Importation.-Section 108(b)(3) prohibits the admission into the 24 United States of any vehicle or equipment offered for importation in violation of paragraph (1) of subsection (a) of this section. This refusal of admission shall be under joint regulations issued by the Secretary of the Treasury and the Secretary of Commerce. However, the Secretary of the Treasury and the Secretary of Commerce may permit the importation of a vehicle or item of equipment which does not conform to the Federal safety standards upon such terms and conditions as they determine appropriate to insure that it will either be brought into conformity, or exported, or abandoned to the United States.
This paragraph provides the necessary administrative flexibility to permit the importation of vehicles where it is demonstrated to the satisfaction of the Secretary of the Treasury and the Secretary of Commerce that such vehicles or equipment will be brought into conformity with applicable Federal safety standards or will be exported, or abandoned to the United States.
Temporary importation.-Section 108(b)(4) of the reported bill authorizes the Secretary of the Treasury and the Secretary of Commerce by joint regulation to permit temporary importation of used motor vehicles or items of motor vehicle equipment into the United States.

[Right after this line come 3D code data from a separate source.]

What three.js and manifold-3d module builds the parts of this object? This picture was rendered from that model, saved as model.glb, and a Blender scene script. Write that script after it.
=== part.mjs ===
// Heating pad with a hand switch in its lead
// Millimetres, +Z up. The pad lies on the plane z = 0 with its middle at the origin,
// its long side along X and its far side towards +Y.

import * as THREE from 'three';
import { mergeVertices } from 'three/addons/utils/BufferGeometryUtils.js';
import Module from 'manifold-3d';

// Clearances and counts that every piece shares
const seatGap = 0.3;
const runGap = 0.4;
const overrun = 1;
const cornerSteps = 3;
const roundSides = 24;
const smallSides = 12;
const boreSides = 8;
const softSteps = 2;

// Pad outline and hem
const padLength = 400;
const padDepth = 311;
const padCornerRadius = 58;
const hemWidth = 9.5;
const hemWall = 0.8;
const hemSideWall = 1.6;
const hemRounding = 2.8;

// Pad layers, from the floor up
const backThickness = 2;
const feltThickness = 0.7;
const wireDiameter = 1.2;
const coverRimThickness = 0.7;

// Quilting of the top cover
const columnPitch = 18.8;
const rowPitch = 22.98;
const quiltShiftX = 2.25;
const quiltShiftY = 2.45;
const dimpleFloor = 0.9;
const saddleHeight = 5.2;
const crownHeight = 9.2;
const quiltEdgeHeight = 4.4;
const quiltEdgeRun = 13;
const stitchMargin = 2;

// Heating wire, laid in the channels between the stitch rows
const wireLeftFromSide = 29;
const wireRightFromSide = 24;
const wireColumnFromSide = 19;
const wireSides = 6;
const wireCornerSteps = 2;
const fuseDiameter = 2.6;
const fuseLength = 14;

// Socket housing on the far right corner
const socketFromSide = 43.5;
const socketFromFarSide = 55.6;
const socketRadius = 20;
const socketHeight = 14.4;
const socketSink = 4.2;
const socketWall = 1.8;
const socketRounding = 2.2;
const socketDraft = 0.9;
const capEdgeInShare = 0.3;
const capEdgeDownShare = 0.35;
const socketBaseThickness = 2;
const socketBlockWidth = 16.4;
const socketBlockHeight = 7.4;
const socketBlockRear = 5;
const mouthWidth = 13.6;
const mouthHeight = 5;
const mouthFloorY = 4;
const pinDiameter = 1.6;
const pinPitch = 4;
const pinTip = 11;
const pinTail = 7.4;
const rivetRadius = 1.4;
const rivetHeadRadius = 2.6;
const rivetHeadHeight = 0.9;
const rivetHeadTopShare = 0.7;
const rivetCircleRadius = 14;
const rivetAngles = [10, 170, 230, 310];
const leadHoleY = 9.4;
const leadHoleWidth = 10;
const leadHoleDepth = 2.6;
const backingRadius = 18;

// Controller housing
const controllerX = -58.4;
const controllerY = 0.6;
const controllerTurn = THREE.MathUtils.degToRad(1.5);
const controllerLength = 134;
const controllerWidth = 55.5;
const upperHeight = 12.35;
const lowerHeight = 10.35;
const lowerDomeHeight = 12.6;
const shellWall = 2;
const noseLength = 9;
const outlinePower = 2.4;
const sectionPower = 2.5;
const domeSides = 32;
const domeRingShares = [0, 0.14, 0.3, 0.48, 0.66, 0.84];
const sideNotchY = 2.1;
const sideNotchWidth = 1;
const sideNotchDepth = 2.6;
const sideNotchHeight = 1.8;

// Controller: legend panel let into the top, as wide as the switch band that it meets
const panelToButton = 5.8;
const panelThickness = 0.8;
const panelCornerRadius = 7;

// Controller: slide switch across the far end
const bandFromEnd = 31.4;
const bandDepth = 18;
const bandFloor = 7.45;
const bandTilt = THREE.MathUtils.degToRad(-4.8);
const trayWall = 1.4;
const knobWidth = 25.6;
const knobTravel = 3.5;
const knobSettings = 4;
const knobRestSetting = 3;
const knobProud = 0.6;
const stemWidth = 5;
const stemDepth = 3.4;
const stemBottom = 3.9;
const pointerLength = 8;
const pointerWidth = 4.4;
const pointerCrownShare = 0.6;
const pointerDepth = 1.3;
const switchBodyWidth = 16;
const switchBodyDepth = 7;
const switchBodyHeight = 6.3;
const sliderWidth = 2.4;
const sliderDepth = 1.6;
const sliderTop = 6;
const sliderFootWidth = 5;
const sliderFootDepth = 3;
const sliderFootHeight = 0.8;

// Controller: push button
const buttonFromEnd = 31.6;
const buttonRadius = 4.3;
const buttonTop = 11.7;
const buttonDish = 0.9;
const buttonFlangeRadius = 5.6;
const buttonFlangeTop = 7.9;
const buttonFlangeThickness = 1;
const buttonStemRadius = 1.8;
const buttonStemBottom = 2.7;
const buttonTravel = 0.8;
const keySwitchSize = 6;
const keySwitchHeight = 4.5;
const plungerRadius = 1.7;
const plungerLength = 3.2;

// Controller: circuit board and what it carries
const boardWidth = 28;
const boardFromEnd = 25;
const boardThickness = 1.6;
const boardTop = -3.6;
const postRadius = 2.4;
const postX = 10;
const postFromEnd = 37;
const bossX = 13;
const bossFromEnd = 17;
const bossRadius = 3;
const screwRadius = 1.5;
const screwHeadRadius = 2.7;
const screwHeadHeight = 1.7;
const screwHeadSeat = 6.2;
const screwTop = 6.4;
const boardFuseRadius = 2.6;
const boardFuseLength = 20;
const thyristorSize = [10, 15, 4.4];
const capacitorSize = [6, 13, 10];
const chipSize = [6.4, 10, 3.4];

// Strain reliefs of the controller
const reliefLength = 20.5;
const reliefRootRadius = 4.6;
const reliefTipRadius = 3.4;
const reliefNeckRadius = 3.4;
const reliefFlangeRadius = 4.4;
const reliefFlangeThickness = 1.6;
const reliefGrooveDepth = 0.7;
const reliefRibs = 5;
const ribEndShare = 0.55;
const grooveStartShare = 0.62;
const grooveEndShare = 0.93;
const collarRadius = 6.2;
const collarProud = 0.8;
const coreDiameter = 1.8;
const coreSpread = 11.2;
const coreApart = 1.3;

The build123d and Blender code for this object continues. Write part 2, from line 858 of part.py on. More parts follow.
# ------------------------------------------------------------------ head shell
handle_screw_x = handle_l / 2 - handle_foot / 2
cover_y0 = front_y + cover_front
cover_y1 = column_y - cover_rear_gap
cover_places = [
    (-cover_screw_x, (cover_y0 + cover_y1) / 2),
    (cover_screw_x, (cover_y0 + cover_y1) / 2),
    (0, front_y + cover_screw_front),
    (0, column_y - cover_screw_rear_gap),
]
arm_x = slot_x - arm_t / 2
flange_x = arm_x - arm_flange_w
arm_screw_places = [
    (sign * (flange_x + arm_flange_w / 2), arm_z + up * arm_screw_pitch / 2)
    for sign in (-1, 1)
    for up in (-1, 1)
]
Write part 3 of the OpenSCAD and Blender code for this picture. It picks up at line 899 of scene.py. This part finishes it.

The provisions of this paragraph are designed to accommodate foreign tourists who may bring their vehicles with them on visits to this country and also to permit importation of certain vehicles for diplomatic use. It is emphasized that the authority granted in this paragraph is to be exercised only for the importation of vehicles and equipment for temporary periods.
Export.-Section 108(b)(5) provides that paragraph (1) of subsection (a) does not apply in the case of a vehicle or item of equipment which is intended solely for export, which is so labeled or tagged, and which is in fact exported.